What makes the best musicians? Nothing but hard work:
Via Talent Is Overrated: What Really Separates World-Class Performers from Everybody Else :
One factor, and only one factor, predicted how musically accomplished the students were, and that was how much they practiced.
“Grit”
Intelligence and creativity are great but you can’t quit when the going gets tough if you ever really want to accomplish anything big.
That’s grit . Perseverance.
Via Drive: The Surprising Truth About What Motivates Us .
The best predictor of success, the researchers found, was the prospective cadets’ ratings on a noncognitive, nonphysical trait known as “grit”—defined as “perseverance and passion for long-term goals.”
Researchers have found that grit exists apart from IQ and is more predictive of success than IQ in a variety of challenging environments from Ivy League schools to military academies to the National Spelling Bee:
The importance of intellectual talent to achievement in all professional domains is well established, but less is known about other individual differences that predict success. The authors tested the importance of 1 noncognitive trait: grit. Defined as perseverance and passion for long-term goals, grit accounted for an average of 4% of the variance in success outcomes, including educational attainment among 2 samples of adults (N = 1,545 and N = 690), grade point average among Ivy League undergraduates (N = 138), retention in 2 classes of United States Military Academy, West Point, cadets (N = 1,218 and N = 1,308), and ranking in the National Spelling Bee (N = 175). Grit did not relate positively to IQ but was highly correlated with Big Five Conscientiousness. Grit nonetheless demonstrated incremental predictive validity of success measures over and beyond IQ and conscientiousness. Collectively, these findings suggest that the achievement of difficult goals entails not only talent but also the sustained and focused application of talent over time.

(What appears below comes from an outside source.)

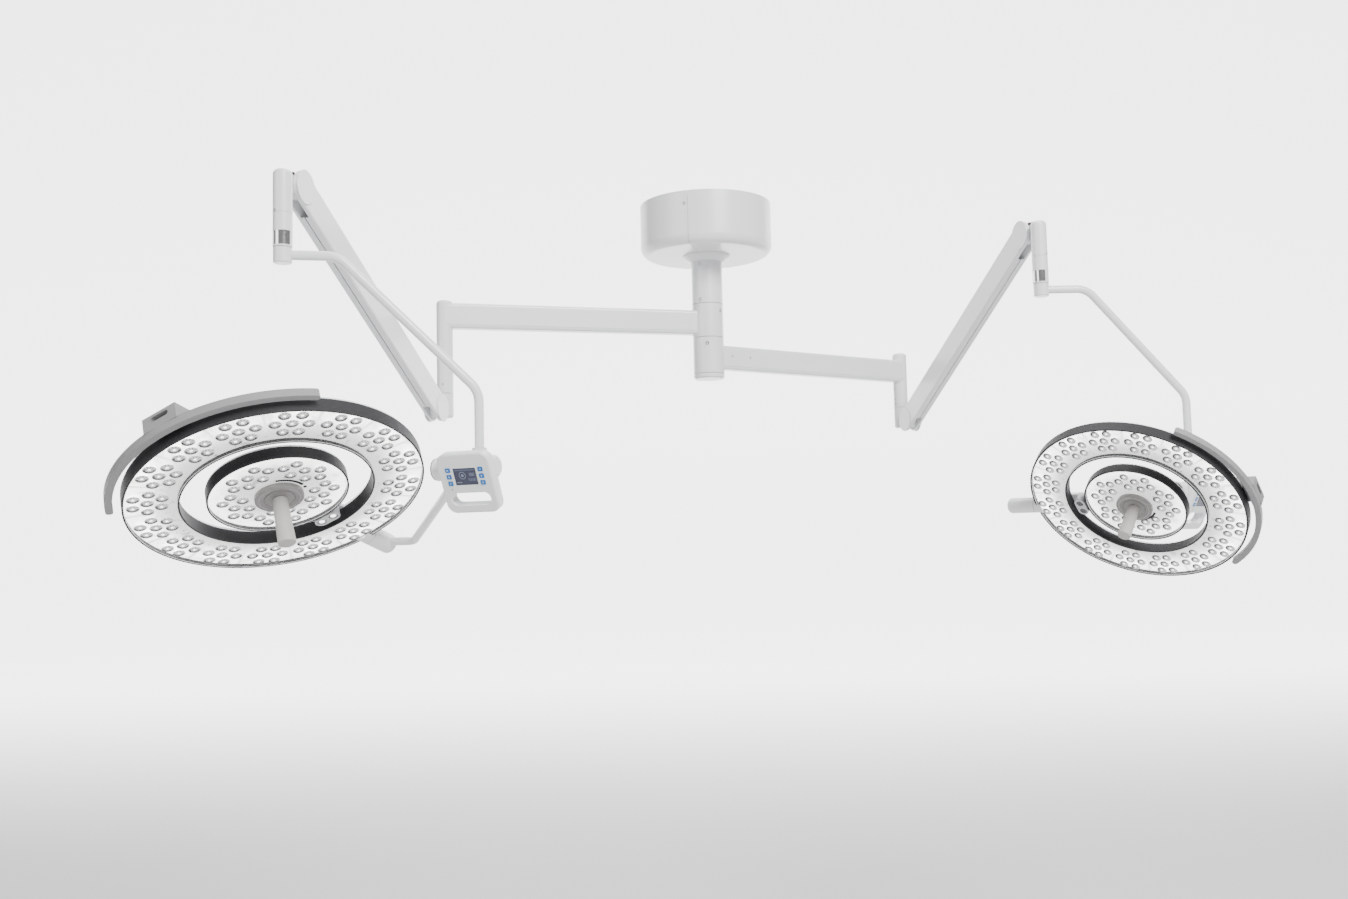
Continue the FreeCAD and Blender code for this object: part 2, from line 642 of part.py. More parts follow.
def side_bands(label, place, side):
    """The dark walls around the ring, the hole and the disc."""
    size = head_sizes(side)
    skin = size["skin"]
    bands = [ring(size["outer"] - skin, size["outer"], 0, size["wall"]),
             ring(size["hole"], size["hole"] + skin, 0, size["wall"]),
             ring(size["disc"] - skin, size["disc"], 0, size["disc_wall"])]
    return shaped(label, Part.makeCompound(bands), place)


def front_windows(label, place, side):
    """The clear windows in front of the lamps: one on the ring and one on the disc."""
    size = head_sizes(side)
    skin, dish = size["skin"], size["dish"]
    panes = [ring(size["hole"] + skin, size["outer"] - skin, 0.6, 3.2),
             ring(dish * 0.9, size["disc"] - skin, 0.6, 3.2)]
    return shaped(label, Part.makeCompound(panes), place)


RING_LENSES = ((0.751, 3.7), (0.751, -3.7), (0.836, 0), (0.836, 6.7), (0.836, -6.7),
               (0.922, 3.1), (0.922, -3.1))
DISC_LENSES = ((0.233, 14), (0.233, -14), (0.303, 0), (0.308, 27), (0.308, -27),
               (0.36, 14.5), (0.36, -14.5))


def lens_cups(outer, layout, count, start, low, high):
    """Short cones in groups of seven, spaced evenly around the axis."""
    cups = []
    for step in range(count):
        for share, degrees in layout:
            angle = math.radians(90 + start + step * 360 / count + degrees)
            middle = Vector(outer * share * math.cos(angle), outer * share * math.sin(angle), low)
            cups.append(Part.makeCone(outer * 0.034, outer * 0.022, high - low, middle))
    return cups


def lamp_boards(label, place, side):
    """The boards behind the windows, each with its groups of seven lenses."""
    size = head_sizes(side)
    outer, skin = size["outer"], size["skin"]
    low, high = 3.6, 11.0
    ring_board = ring(size["hole"] + skin, outer - skin, high, high + 4)
    disc_board = ring(size["dish"] * 0.5, size["disc"] - skin, high, high + 4)
    ring_part = ring_board.multiFuse(lens_cups(outer, RING_LENSES, 16, 0, low, high))
    disc_part = disc_board.multiFuse(lens_cups(outer, DISC_LENSES, 5, 36, low, high))
    return shaped(label, Part.makeCompound([ring_part, disc_part]), place)


def handle_base(label, place, side):
    """The fixed dish around the centre handle, reaching back to the disc's cover."""
    size = head_sizes(side)
    dish, outer = size["dish"], size["outer"]
    bore = outer * 0.03 + num("runningGap")
    solid = swept_ring([(bore, size["disc_wall"]), (dish * 0.5, size["disc_wall"]),
                        (dish * 0.5, 0.4), (dish, 0.4), (dish, -outer * 0.028),
                        (dish * 0.94, -outer * 0.036), (dish * 0.66, -outer * 0.026),
                        (dish * 0.62, -outer * 0.022), (dish * 0.58, -outer * 0.03),
                        (bore, -outer * 0.034)])
    return shaped(label, solid, place)


def centre_handle(label, place, side):
    """The grip that turns to focus the light, wider towards its free end."""
    outer = get(side + "HeadRadius")
    return turned(label, [
        (0.0, outer * 0.05), (outer * 0.03, outer * 0.05), (outer * 0.03, outer * -0.0355),
        (outer * 0.05, outer * -0.0355), (outer * 0.052, outer * -0.06),
        (outer * 0.061, outer * -0.37), (outer * 0.059, outer * -0.381),
        (outer * 0.052, outer * -0.386), (0.0, outer * -0.386)], place)


def grab_handle(label, place, side):
    """The curved grip outside the ring and the box that carries it."""
    size = head_sizes(side)
    outer, wall, cover = size["outer"], size["wall"], size["cover"]
    inner_edge, outer_edge = outer * 1.05, outer * 1.1
    low, high = outer * 0.042, outer * 0.1
    arc = ring(inner_edge, outer_edge, low, high)
    wedge = Part.makeCylinder(outer * 1.2, high - low + 2, Vector(0, 0, low - 1),
                              Vector(0, 0, 1), 104)
    wedge.rotate(Vector(0, 0, 0), Vector(0, 0, 1), -142)
    arc = arc.common(wedge)
    ends = []
    for degrees in (-142, -38):
        angle = math.radians(degrees)
        middle = Vector(math.cos(angle), math.sin(angle), 0) * (outer * 1.075)
        ends.append(Part.makeCylinder(outer * 0.025, high - low, middle + Vector(0, 0, low)))
    grip = fused([arc] + ends)
    half = outer * 0.13
    base = box(Vector(-half, -outer * 1.1, wall + cover), Vector(half, -outer * 0.9,
                                                                 wall + outer * 0.1))
    front = box(Vector(-half, -outer * 1.1, high - outer * 0.01),
                Vector(half, -outer * 1.02, wall + cover))
    slot = capsule(half * 1.1, outer * 0.035, outer * 0.06, 0)
    slot.rotate(Vector(0, 0, 0), Vector(1, 0, 0), 90)
    slot.translate(Vector(0, -outer * 1.06, wall + outer * 0.062))
    solid = fused([grip, base, front]).cut(slot)
    return shaped(label, solid, place)


def camera_pod(label, place, side):
    """The small pod beside the disc, with a round eye at each end."""
    size = head_sizes(side)
    outer, disc = size["outer"], size["disc"]
    middle = disc + outer * 0.06
    pod = capsule(outer * 0.2, outer * 0.1, size["wall"], 0)
    pod.translate(Vector(0, middle, 0))
    foot = box(Vector(-outer * 0.05, disc, outer * 0.02),
               Vector(outer * 0.05, middle, size["wall"]))
    solid = pod.fuse(foot).cut(Part.makeCylinder(disc, outer, Vector(0, 0, -1)))
    for side_sign in (-1, 1):
        eye = Part.makeCylinder(outer * 0.034, 5, Vector(side_sign * outer * 0.05, middle, 0))
        solid = solid.cut(eye)
    return shaped(label, solid.removeSplitter(), place)


# ---------------------------------------------------------------- assembly

def lamp(side, hub_top, hub_bottom):
    """Builds one lamp from its hub on the column to its handle, in its resting pose."""
    extension = spin((0, 0, 1), num(side + "ExtensionTurn"))
    hub(side + "_hub", hub_top, hub_bottom, extension)
    beam(side + "_beam", num(side + "BeamMiddle"), extension)
    end_tube(side + "_end_tube", get(side + "EndTop"), extension)

    arm_turn = num(side + "ArmTurn") - num(side + "ExtensionTurn")
    swivel = extension.multiply(shift(num("beamReach"), 0, -num("endTubeBottom")))
    swivel = swivel.multiply(spin((0, 0, 1), arm_turn))
    knuckle(side + "_knuckle", swivel)

    rise = num(side + "ArmRise")
    pivot = swivel.multiply(shift(num("pivotOut"), 0, -num("pivotDrop")))
    arm = pivot.multiply(spin((0, 1, 0), -rise))
    spring_arm(side + "_spring_arm", arm)
    spring_strut(side + "_spring_strut", arm)
    pivot_covers(side + "_pivot_covers", arm)

    level = arm.multiply(shift(num("springReach"), 0, 0)).multiply(spin((0, 1, 0), rise))
    window = num(side + "WindowTurn")
    head_joint(side + "_head_joint", level, window)
    lock_segment(side + "_lock_segment", level, window)

    yoke_turn = num(side + "YokeTurn") - num(side + "ArmTurn")
    yoke_frame = level.multiply(shift(num("headJointOut"), 0, 0))
    yoke_frame = yoke_frame.multiply(spin((0, 0, 1), yoke_turn))
    first, reach = num(side + "YokeFirst"), num(side + "YokeReach")
    hang = num(side + "YokeHang")
    yoke(side + "_yoke", yoke_frame, first, reach, hang)

    block_turn = num(side + "BlockTurn") - num(side + "YokeTurn")
    block_low = -num("yokeDrop") - num("yokeFall") - hang
    block = yoke_frame.multiply(shift(reach, 0, block_low))
    block = block.multiply(spin((0, 0, 1), block_turn))
    joint_block(side + "_joint_block", block)
    face = panel_place(block)
    panel_housing(side + "_panel_housing", face)
    panel_display(side + "_panel_display", face)
    panel_keys(side + "_panel_keys", face)

    fork = block.multiply(spin((1, 0, 0), num(side + "ForkPitch")))
    fork_barrel(side + "_fork_barrel", fork)
    fork_tube(side + "_fork_tube", fork, side)

    across, along, below = fork_frame(side)
    size = head_sizes(side)
    head = fork.multiply(shift(-across, -along, -below))
    head = head.multiply(spin((0, 1, 0), num(side + "HeadRoll")))
    head = head.multiply(shift(0, 0, -size["wall"] * 0.55))
    head_shell(side + "_head_shell", head, side)
    side_bands(side + "_side_bands", head, side)
    front_windows(side + "_front_windows", head, side)
    lamp_boards(side + "_lamp_boards", head, side)
    handle_base(side + "_handle_base", head, side)
    centre_handle(side + "_centre_handle", head, side)
    grab_handle(side + "_grab_handle", head, side)
    camera_pod(side + "_camera_pod", head, side)
    for name, frame in (("swivel", swivel), ("pivot", pivot), ("level", level),
                        ("yoke", yoke_frame), ("block", block), ("fork", fork),
                        ("head", head)):
        axes = [frame.Rotation.multVec(Vector(*axis)) for axis in
                ((1, 0, 0), (0, 1, 0), (0, 0, 1))]
        print(side, name, [round(number, 4) for number in frame.Base],
              [[round(number, 6) for number in axis] for axis in axes])


lamp("left", get("downTubeBottom") + get("jointGap"), get("upperHubBottom"))
lamp("right", get("upperHubBottom") + get("jointGap"), get("lowerHubBottom"))

# ---------------------------------------------------------------- checks and export

doc.recompute()
os.makedirs("parts", exist_ok=True)
written = 0
for item in doc.Objects:
    if "Invalid" in item.State or "Error" in item.State:
        raise RuntimeError("%s is not sound: %s" % (item.Label, item.State))
    if item.TypeId not in ("PartDesign::Body", "Part::Feature"):
        continue
    shape = item.Shape
    if shape.isNull() or not shape.isValid():
        raise RuntimeError("%s has no valid shape" % item.Label)
    shape.exportStep("parts/%s.step" % item.Label)
    written += 1
    print(item.Label, len(shape.Solids), round(shape.Volume / 1000, 1))
print("written", written)
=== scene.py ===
"""Looks of a ceiling-mounted surgical light with two ring-shaped lamp heads.

Laid out as an add-on: sizes and colours in property groups, one operator for each piece or
group of like pieces, one for the stage, and a panel that lists them.
"""

import json
import math

import bmesh
import bpy
from bpy.props import FloatProperty, FloatVectorProperty, IntProperty, PointerProperty
from mathutils import Matrix, Vector


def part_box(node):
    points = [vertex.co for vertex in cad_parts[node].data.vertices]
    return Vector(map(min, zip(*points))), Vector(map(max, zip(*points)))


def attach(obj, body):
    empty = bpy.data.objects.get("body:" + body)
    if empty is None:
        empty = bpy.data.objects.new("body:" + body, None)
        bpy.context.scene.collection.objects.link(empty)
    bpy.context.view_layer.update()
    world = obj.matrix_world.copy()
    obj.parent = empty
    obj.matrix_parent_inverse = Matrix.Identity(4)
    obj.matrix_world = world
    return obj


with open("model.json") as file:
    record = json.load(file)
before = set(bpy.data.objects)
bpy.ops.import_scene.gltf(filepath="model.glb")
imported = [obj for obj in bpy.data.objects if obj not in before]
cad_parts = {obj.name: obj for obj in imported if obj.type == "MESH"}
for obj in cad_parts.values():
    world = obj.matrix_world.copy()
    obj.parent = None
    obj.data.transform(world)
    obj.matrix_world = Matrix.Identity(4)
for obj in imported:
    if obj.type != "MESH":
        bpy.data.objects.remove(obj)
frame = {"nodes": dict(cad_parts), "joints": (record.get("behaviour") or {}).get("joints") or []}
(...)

Source: “Grit: Perseverance and Passion for Long-Term Goals” from Personality Processes and Individual Differences
Howard Gardner studied some of the greatest geniuses of all time and one of the things he saw they all had in common was something that sounds an awful lot like grit.
Via Creating Minds: An Anatomy of Creativity Seen Through the Lives of Freud, Einstein, Picasso, Stravinsky, Eliot, Graham, and Ghandi :
…when they fail, they do not waste much time lamenting; blaming; or, at the extreme, quitting. Instead, regarding the failure as a learning experience, they try to build upon its lessons in their future endeavors. Framing is most succinctly captured in aphorism by French economist and visionary Jean Monnet: “I regard every defeat as an opportunity.”
How can you be “grittier”?
The military now incorporates methods to encourage grit . I’ve posted aboutmany techniques that increase willpower and persistence but one I think is especially good is focusing on improvement .
When challenged, focus on “getting better” — not doing well or looking good. Get-better goals increase motivation, make tasks more interesting and replenish energy.
Via Nine Things Successful People Do Differently :
Get-better goals, on the other hand, are practically bulletproof. When we think about what we are doing in terms of learning and mastering, accepting that we may make some mistakes along the way, we stay motivated despite the setbacks that might occur… The amazing thing was that the people who were pursuing get-better goals (i.e., who saw the test as an opportunity to learn a new problem-solving skill) were completely unaffected by any of our dirty tricks. No matter how hard we made it, these participants stayed motivated and did well.
Why is it that grit is so good at predicting success? Sure, more attempts and more practice pay off, but research is also showing that “both hope and despair are self-fulfilling prophecies.”
Via Maximum Brainpower: Challenging the Brain for Health and Wisdom :
…the brain does not want the body to expend its resources unless we have a reasonable chance of success. Our physical strength is not accessible to us if the brain does not believe in the outcome, because the worst possible thing for humans to do is to expend all of our resources and fail. If we do not believe we can make it, we will not get the resources we need to make it. The moment we believe, the gates are opened, and a flood of energy is unleashed. Both hope and despair are self-fulfilling prophecies.